In chapters 9-11, Ben critiques John Wesley’s synthetic theology, and I think he is fair in doing so. He says due to Wesley’s positive thinking, he wrongly adopted a form of postmillennialism (p. 188), which was indeed popular in his time. Ben explains, “Wesley never did emphasize future eschatology to the degree the NT does, and this is a weakness in Wesleyan theology then and now, for which Dispensationalism more than overcompensates” (p. 197). I agree with Ben that Wesley’s great contribution is his spirit of evangelism, love, and exhortation to overcome sin in Christian living, but that he merely went too far with “entire sanctification” (pp. 213-21).
In Ben’s brief treatment of Pentecostalism (pp. 225-37), he makes an interesting statement about the newly-risen Jesus saying to his disciples on the first Easter evening as he breathed upon them, “Receive the Holy Spirit” (John 20.22). Ben says, there is no evidence whatsoever that the Spirit was actually received in the upper room at Easter. The proper way to read that story is that Jesus is performing a prophetic sign act, promising and reassuring that the Paraclete will come when he [Jesus] goes back to heaven” (p. 227).
Witherington thinks Pentecostal Gordon Fee (one of Ben’s teachers) is right in saying tongues today “is a gift for private prayer,” and Fee “is absolutely correct that I Corinthians 13:1 suggests glossolalia is an angelic language” (p. 235).
Some other points Ben makes in this book with which I agree:
- The Wesleyan-Holiness Movement went too far with its “entire sanctification” (pp. 215-21).
- Pentecostals err with their doctrine of subsequence regarding Spirit baptism (pp. 226-34).

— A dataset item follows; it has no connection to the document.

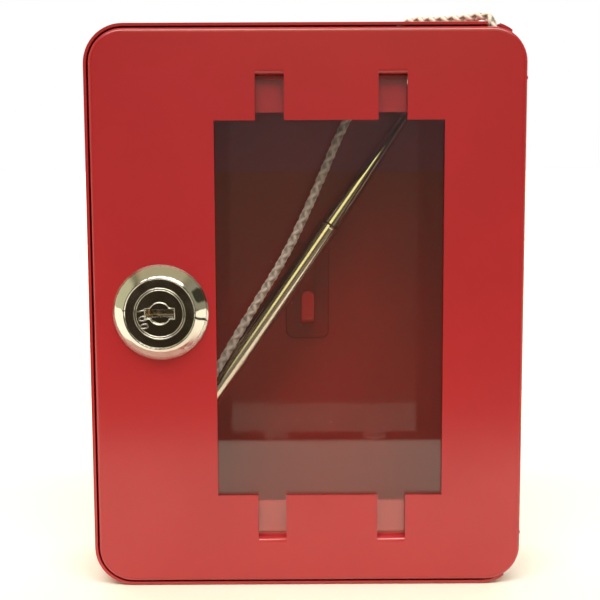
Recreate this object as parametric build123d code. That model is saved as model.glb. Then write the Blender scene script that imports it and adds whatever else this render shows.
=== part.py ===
"""Break glass key box: a shallow sheet steel wall box with a glazed, hinged, locking door.

Frame: origin at the middle of the wall face, X to the right, Y into the wall, Z up.
The door looks towards -Y. A "depth" is measured back from the door's front face, so the
wall face lies at depth DEPTH. All values are in millimetres and degrees.
"""
from build123d import *
from math import cos, pi, radians, sin, tan
import os

# ---------------------------------------------------------------- driving dimensions
WIDTH, HEIGHT, DEPTH = 115.0, 150.0, 39.0       # outside of the case, door face to wall face
CORNER_RADIUS = 10.4                            # outside corners of the case
WALL = 0.8                                      # sheet steel of case and door
DOOR_GAP = 0.45                                 # between the case's rim and the door's flange
RIM_DEPTH = 1.0                                 # the rim's edge lies this far behind the door face
BACK_FLANGE = 6.0                               # turned-in edge of the back panel

WINDOW_WIDTH, WINDOW_HEIGHT, WINDOW_X = 60.0, 100.0, 6.15
NOTCH_WIDTH, NOTCH_END = 7.5, 61.7              # the four notches run from the window to NOTCH_END
NOTCH_MIDDLES = (-9.35, 22.65)
TAB_END, TAB_BEND = 52.0, 1.3                   # tip of each glass tab, and radius of its first bend
GLASS_THICKNESS, GLASS_WIDTH, GLASS_HEIGHT = 2.0, 66.3, 121.2

FLANGE = 10.0                                   # folded edge of the door
EDGE_BEND = 1.2                                 # outside bend radius of the door's edges
HINGE_X, HINGE_DEPTH = 53.0, 4.5                # axis of the two hinge pins
EAR_LEVEL = 61.0                                # outer face of the door's hinge ears
PIN_RADIUS, PIN_CLEARANCE = 1.5, 0.05
LUG_GAP, LUG_THICKNESS = 0.6, 1.5
WALL_CUT_DEPTH, RIM_END_X = 12.0, 53.4          # the hinge side of the case starts this deep

LOCK_X, LOCK_Z = -38.4, 0.0
BEZEL_RADIUS, FACE_RADIUS, BEZEL_HEIGHT = 12.65, 9.5, 3.6
HOUSING_RADIUS, HOUSING_FLAT, HOUSING_END = 9.0, 8.0, 17.0
PLUG_HEAD_RADIUS, PLUG_RADIUS = 6.9, 6.0
PLUG_FACE, PLUG_SHOULDER = -3.3, -1.4           # depths of the plug's face and of its shoulder
BORE_CLEARANCE = 0.05
DRIVE_SIZE = 6.5                                # square end that carries the cam
WAFER_DEPTHS = (2.0, 4.4, 6.8, 9.2, 11.6)
CAM_THICKNESS, CAM_REACH, CAM_WIDTH = 2.0, 15.5, 12.0
CAM_FRONT = 17.3

HOOK_X, HOOK_WIDTH, HOOK_TOP, HOOK_FOOT, HOOK_BEND = 0.6, 3.8, 2.1, -7.2, 2.0
HOOK_REACH = 10.2                               # tongue's front face ahead of the hook plate
HOOK_PLATE_WIDTH, HOOK_PLATE_LOW, HOOK_PLATE_HIGH = 12.5, -13.0, 15.0
PLATE = 1.0

WALL_HOLE_RADIUS, WALL_HOLES_X, WALL_HOLES_Z = 2.5, 88.0, 120.0

CORD_RADIUS = 1.3
CORD_SLOT_X, CORD_SLOT_WIDTH, CORD_SLOT_DEPTH = 48.6, 3.2, 5.4
CORD_HOLE_X, CORD_HOLE_DEPTH, CORD_HOLE_RADIUS = 26.5, 23.9, 2.1

HAMMER_BUTT = (-51.95, 12.55, -62.1)            # X, depth and Z of the handle's end
HAMMER_RISE, HAMMER_LEAN = 54.7, 8.05           # slope seen from the front, and tilt to the back
GRIP_RADIUS, GRIP_START, GRIP_END = 3.0, 10.0, 101.6
BUTT_RADIUS, BUTT_LENGTH, GROOVE_RADIUS = 3.2, 3.2, 1.8
SHANK_RADIUS, NECK_RADIUS = 3.2, 1.3
HEAD_AT, HEAD_RADIUS, HEAD_LENGTH = 150.6, 4.4, 26.0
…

- Dispensationalists err in asserting there are two peoples of God—Israel and church (p. 5).
- Cessationists err in denying many spiritual gifts as in the NT, such as tongues (pp. 234-37).
- “Water” in John 3.5 refers to a woman’s water issuing, signifying birth is near (pp. 200, 212).
I love an attitude Ben espouses, that Bible students should have “a generosity of spirit, and willingness to listen and learn that you might be wrong in your interpretation of the NT. . . . Theologizing should be a collegial, community activity, not shots fired in anger or anxiety from our private citadels” (pp. 266-67).
Despite some disagreements I have with this book, which all book reviewers usually have in reviewing books, I highly recommend this book for students of evangelical theology and Bible.